Creating functions in your Bash scripts is easy. Creating good functions that make your scripts easier to write and maintain takes time and experience however. As with most things with computers when you get to this level of complexity, there will be several ways you could achieve the desired outcome. Some will be better than others so take the time to think about different ways you could write your code and which way may be better.

Sometimes better is least lines of code, sometimes better is easiest to modify later if requirements change. Sometimes better is the approach which is least prone to errors.

If a particular task needs to be performed several times then it is a good candidate for placing within a function.

Sometimes it is good to put ancillary tasks within functions too so that they are logically separate from the main part of the script. A common example is validating input (eg. making sure a specified file exists and is readable).

A function is most reuseable when it performs a single task and a single task only. Instead of having a large function, consider breaking it up into several functions and breaking the task up.

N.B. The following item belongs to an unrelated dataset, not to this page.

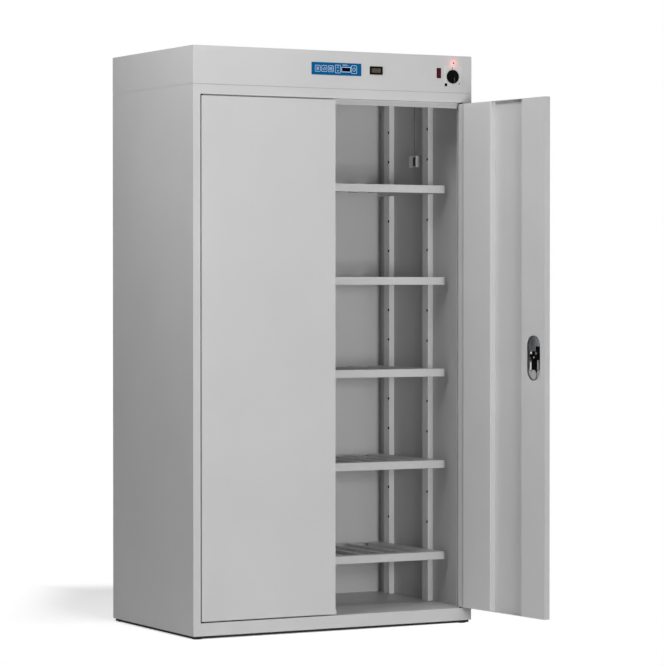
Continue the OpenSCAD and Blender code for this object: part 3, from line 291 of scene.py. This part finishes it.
fade_out = add(tree, "Math", links={0: fade.outputs["Result"], 1: left_fade.outputs["Result"]}, operation="MAXIMUM")
paper_seen = add(tree, "MixShader", links={0: fade_out.outputs[0], 1: near_paper.outputs[0],
                                           2: far_paper.outputs[0]})
floor_mix = add(tree, "MixShader", links={0: seen_any.outputs[0], 1: matt.outputs[0], 2: paper_seen.outputs[0]})
end_finish(tree, floor_mix)
floor_mesh.materials.append(paper)
print("floor made,", 2 * HALF_WIDTH, "m wide")

# %% [markdown]
# The cabinet was lit by big soft boxes: one in front, a little to the left, which lights the doors and reaches the
# shelf posts, one high at the left for the side wall and the open door, and one above. The world gives an even grey
# light from everywhere, and shows as white to the camera.

# %% World and lamps
ROOM_LIGHT = 0.075
world = bpy.data.worlds.new("studio")
bpy.context.scene.world = world
world.use_nodes = True
world.node_tree.nodes.clear()
tree = world.node_tree
seen = add(tree, "LightPath")
seen_any = add(tree, "Math", links={0: seen.outputs["Is Camera Ray"], 1: seen.outputs["Is Transmission Ray"]},
               operation="MAXIMUM")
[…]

You need to find the right balance however. If the functions are too large and take on too much processing then you don't get the full benefit. If you divide up into too many functions then your code can easily grow and become silly. With experience you will find that sweet spot in the middle.

Summary

function <name> or <name> ()
Create a function called name.
return <value>
Exit the function with a return status of value.
local <name>=<value>
Create a local variable within a function.
command <command>
Run the command with that name as opposed to the function with the same name.
Re-use
Functions allow us to easily re-use code making the code easier to manage and read.
Planning
Now that your scripts are getting a little more complex you will probably want to spend a little bit of time thinking about how you structure them before diving in.

Activities

For this section there aren't any activities. What I suggest you do is go back to the activities from the previous section and redo them using functions.